## start

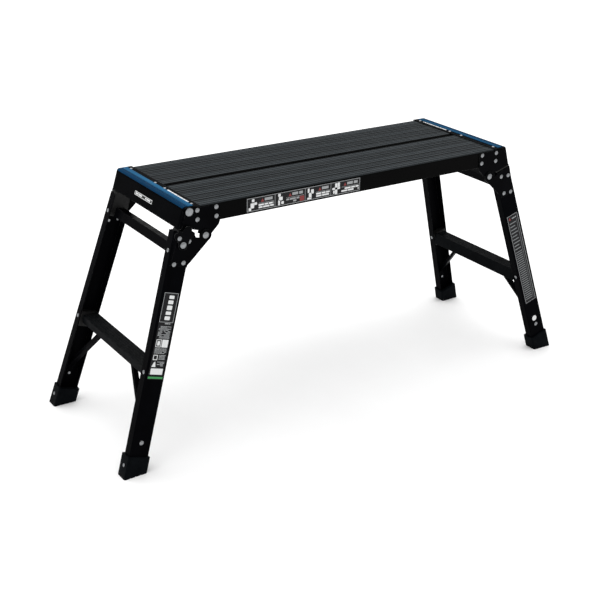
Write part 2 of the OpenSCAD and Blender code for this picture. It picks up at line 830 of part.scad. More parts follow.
// On the outboard side of the foot, pointing outboard.
module foot_rivet_place() {
    translate([-half_leg - foot_wall, leg_depth / 2, foot_height - leg_reach - foot_rivet_drop])
        rotate([0, -90, 0]) children();
}

module foot_block() {
    corner = 5;
    grown = [leg_width + 2 * foot_wall, leg_depth + foot_front + foot_back];
    leg_axes() difference() {
        translate([-grown[0] / 2, -foot_front, -leg_reach - leg_width])
            linear_extrude(foot_height + leg_width) rounded_rect(grown, corner);
        translate([-half_leg, 0, -leg_length]) cube([leg_width, leg_depth, leg_length]);
        foot_rivet_place() rivet_hole(2 * foot_wall);
    }
}

module foot(end, side) {
    groove = 3;
    tread_depth = 2;
    span = 2 * deck_length;
    middle = top_inset - half_length - leg_reach * sin(leg_lean) - groove / 2;
    color("#2a2c2e") at_end(end) difference() {
        intersection() {
            leg_frame() on_side(side) foot_block();
            translate([-span / 2, -span / 2, 0]) cube([span, span, deck_height]);
        }
        // Grip grooves across the sole.
        for (i = [-1 : 1])
            translate([middle + i * 15, -span / 2, -eps]) cube([groove, span, tread_depth + eps]);
    }
}

module left_front_foot() { foot("left", "front"); }
module left_rear_foot() { foot("left", "rear"); }
module right_front_foot() { foot("right", "rear"); }
module right_rear_foot() { foot("right", "front"); }

module foot_rivets(end) {
    color("silver") at_end(end) leg_frame()
        for (side = ["front", "rear"]) on_side(side) leg_axes()
            foot_rivet_place() rivet(5, 1.8, rivet_shank, foot_wall + 0.4, rivet_shank);
}

module left_foot_rivets() { foot_rivets("left"); }
module right_foot_rivets() { foot_rivets("right"); }

// ---------------------------------------------------------------- lock levers

// The lever's pivot is fast in the leg bracket and the web; the lever turns on its shoulder.
module lever_pivot_pin(end) {
    reach_in = web_grip(lever_pivot[1]) + 6.5;
    dome = (pin_head * pin_head + pin_crown * pin_crown) / (2 * pin_crown);
    rise = lever_in - leg_bracket_out - layer_gap;
    seat = rise + lever_thickness + 2 * layer_gap;
    color("silver") at_end(end) leg_frame()
        facing_front(lever_pivot[0], leg_bracket_out, lever_pivot[1]) {
            translate([0, 0, -reach_in]) cylinder(h = reach_in + seat + eps, r = pin_radius);
            cylinder(h = rise, r = pin_collar);
            intersection() {
                translate([0, 0, seat + pin_crown - dome]) sphere(dome, $fn = 64);
                translate([0, 0, seat]) cylinder(h = pin_crown + eps, r = pin_head + eps);
            }
        }
}

module left_lever_pivot() { lever_pivot_pin("left"); }
module right_lever_pivot() { lever_pivot_pin("right"); }

// A close-wound torsion spring on the pivot's inner end, inside the channel.
module lever_spring(end) {
    wire = 1.3;
    coils = 3;
    mean = pin_radius + 0.3 + wire / 2;
    start = web_grip(lever_pivot[1]) + 1.2;
    color("lightsteelblue") at_end(end) leg_frame()
        facing_front(lever_pivot[0], leg_bracket_out, lever_pivot[1]) {
            for (i = [0 : coils - 1])
                translate([0, 0, -start - wire / 2 - i * wire * 0.9])
                    rotate_extrude() translate([mean, 0]) circle(wire / 2, $fn = 24);
            translate([mean, 0, -start - wire / 2]) rotate([-90, 0, 0])
                cylinder(h = 7, r = wire / 2, $fn = 24);
        }
}

module left_lever_spring() { lever_spring("left"); }
module right_lever_spring() { lever_spring("right"); }

// The hook reaches over the catch stud; the thumb end stands out past the leg's outer edge.
module lever_outline() {
    polygon([
        [-13, -37], [-10, -42], [6, -42], [12, -36], [12.4, -14], [20, -6], [24.5, 1], [22, 6.5],
        [13, 9.6], [9, 20], [-5, 20.5], [-9, 14], [-14, 4], [-24, 2], [-33, -4], [-34, -12],
        [-27, -20], [-17, -26]
    ]);
    translate(lever_pivot) circle(14);
}

module lock_lever(end) {
    color("#202228") at_end(end) leg_frame() side_plate(lever_in, lever_in + lever_thickness) difference() {
        lever_outline();
        translate(lever_pivot) circle(pin_radius + running_fit);
        translate(stud_point) circle(rivet_shank + fit);
    }
}

module front_left_lock_lever() { lock_lever("left"); }
module rear_right_lock_lever() { lock_lever("right"); }

module lever_stud(end) {
    color("silver") at_end(end) leg_frame()
        facing_front(stud_point[0], lever_in + lever_thickness, stud_point[1]) {
            dome = 11;
            intersection() {
                translate([0, 0, 2 - dome]) sphere(dome, $fn = 64);
                cylinder(h = 3, r = 7);
            }
            translate([0, 0, -lever_thickness]) cylinder(h = lever_thickness + eps, r = rivet_shank);
        }
}

module front_left_lever_stud() { lever_stud("left"); }
module rear_right_lever_stud() { lever_stud("right"); }

front_plank();
rear_plank();
left_end_cap();
right_end_cap();
left_edge_strip();
right_edge_strip();
left_strip_rivets();
right_strip_rivets();
front_left_deck_bracket();
rear_left_deck_bracket();
front_right_deck_bracket();
rear_right_deck_bracket();
deck_bracket_rivets();
corner_rivets();
left_cross_strap();
middle_cross_strap();
right_cross_strap();
strap_rivets();
pivot_pins();
catch_studs();
left_front_leg();
left_rear_leg();
left_top_rail();
left_leg_heads();
left_rung();
left_rung_blocks();
left_front_brace();
left_rear_brace();
left_front_leg_bracket();
left_rear_leg_bracket();
left_leg_rivets();
left_front_foot();
left_rear_foot();
left_foot_rivets();
left_pivot_bushes();
left_lever_pivot();
left_lever_spring();
right_front_leg();
right_rear_leg();
right_top_rail();
right_leg_heads();
right_rung();
right_rung_blocks();
right_front_brace();
right_rear_brace();
right_front_leg_bracket();
right_rear_leg_bracket();
right_leg_rivets();
right_front_foot();
right_rear_foot();
right_foot_rivets();
right_pivot_bushes();
right_lever_pivot();
right_lever_spring();
front_left_lock_lever();
front_left_lever_stud();
rear_right_lock_lever();
rear_right_lever_stud();
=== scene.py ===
import json
import math

import bmesh
import bpy
from mathutils import Matrix, Vector


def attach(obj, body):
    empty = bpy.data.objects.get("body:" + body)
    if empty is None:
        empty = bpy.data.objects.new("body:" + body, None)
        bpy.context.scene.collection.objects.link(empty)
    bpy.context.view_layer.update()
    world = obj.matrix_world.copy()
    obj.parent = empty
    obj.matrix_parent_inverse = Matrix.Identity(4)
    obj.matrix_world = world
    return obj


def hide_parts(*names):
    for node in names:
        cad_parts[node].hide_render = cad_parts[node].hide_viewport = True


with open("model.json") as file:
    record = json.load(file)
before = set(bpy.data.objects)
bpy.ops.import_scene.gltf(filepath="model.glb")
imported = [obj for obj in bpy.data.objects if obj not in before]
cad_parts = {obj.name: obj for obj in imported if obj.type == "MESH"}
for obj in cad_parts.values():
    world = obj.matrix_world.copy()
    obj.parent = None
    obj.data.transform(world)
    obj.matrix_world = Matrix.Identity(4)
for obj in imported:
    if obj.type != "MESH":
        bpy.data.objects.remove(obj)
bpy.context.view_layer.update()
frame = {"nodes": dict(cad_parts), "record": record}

# Sizes shared with the CAD model, in metres.
HALF_LENGTH = 0.554
HALF_WIDTH = 0.1935
FLANGE_TOP = 0.7006
LEAN = math.radians(17.18)
SPLAY = math.radians(5.33)
LEG_TOP = Vector((-0.550043, 0.0, 0.632516))    # middle of the left frame's upper end
LEG_TOP_Y = 0.1878                              # outer face of a web at that height
PLANK_MIDDLE = 0.100                            # a plank's centreline, from the deck's

# Dark lines on each plank, from its centreline, and the painted shade on the plank edges beside the gap.
FIRST_LINE = 0.018
LINE_PITCH = 0.0176
LAST_LINE = 0.058
GAP_SHADE = (0.014, 0.009)

STRIP_SHADE_BEND = (0.5375, 0.5405)                   # where a blue strip's outer, rounded part begins, painted as shade in a deeper blue
FOOT_EDGE = 0.0022                              # width of the softened edges of a foot
SMOOTH_BELOW = math.radians(30)


# ------------------------------------------------------------------ materials

class Nodes:
    """Builds one node material."""

    def __init__(self, name, metallic=0.0, specular=0.5):
        self.material = bpy.data.materials.new(name)
        self.material.use_nodes = True
        self.tree = self.material.node_tree
        self.shader = self.tree.nodes["Principled BSDF"]
        self.shader.inputs["Metallic"].default_value = metallic
        self.shader.inputs["Specular IOR Level"].default_value = specular
        self.shader.inputs["IOR"].default_value = 1.5
        self.coords = self.add("ShaderNodeTexCoord").outputs["Object"]

    def add(self, kind, values=(), **attributes):
        node = self.tree.nodes.new(kind)
        for key, value in attributes.items():
            setattr(node, key, value)
        for key, value in values:
            if isinstance(value, bpy.types.NodeSocket):
                self.tree.links.new(value, node.inputs[key])
            else:
                node.inputs[key].default_value = value
        return node

    def feed(self, key, socket):
        self.tree.links.new(socket, self.shader.inputs[key])

    def stretched(self, scale):
        return self.add("ShaderNodeMapping", (("Vector", self.coords), ("Scale", scale))).outputs["Vector"]

    def noise(self, scale, detail=3.0, roughness=0.5, vector=None):
        values = (("Vector", vector or self.coords), ("Scale", scale), ("Detail", detail),
                  ("Roughness", roughness))
        return self.add("ShaderNodeTexNoise", values).outputs["Fac"]

    def ramp(self, socket, low, high, to_low=0.0, to_high=1.0):
        values = (("Value", socket), ("From Min", low), ("From Max", high),
                  ("To Min", to_low), ("To Max", to_high))
        return self.add("ShaderNodeMapRange", values).outputs["Result"]

    def mix(self, factor, a, b):
        node = self.add("ShaderNodeMix", data_type="RGBA")
        for index, value in ((0, factor), (6, a), (7, b)):
            if isinstance(value, bpy.types.NodeSocket):
                self.tree.links.new(value, node.inputs[index])
            else:
                node.inputs[index].default_value = value
        return node.outputs[2]

    def math(self, operation, a, b=0.0):
        return self.add("ShaderNodeMath", ((0, a), (1, b)), operation=operation).outputs[0]

    def edges(self, radius):
        """1 along edges, 0 on flats."""
        bevel = self.add("ShaderNodeBevel", (("Radius", radius),), samples=4).outputs["Normal"]
        flat = self.add("ShaderNodeNewGeometry").outputs["Normal"]
        dot = self.add("ShaderNodeVectorMath", ((0, bevel), (1, flat)), operation="DOT_PRODUCT")
        return self.ramp(dot.outputs["Value"], 0.97, 0.75)

    def bump(self, height, distance, strength=1.0, normal=None):
        values = [("Height", height), ("Distance", distance), ("Strength", strength)]
        if normal:
            values.append(("Normal", normal))
        return self.add("ShaderNodeBump", values).outputs["Normal"]

    def rounded(self, radius):
        return self.add("ShaderNodeBevel", (("Radius", radius),), samples=4).outputs["Normal"]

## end

SHORT PROBLEM: All lines holding the word "names" should be picked out and copied.

OUTPUT FOR THIS TASK:
def hide_parts(*names):
    for node in names:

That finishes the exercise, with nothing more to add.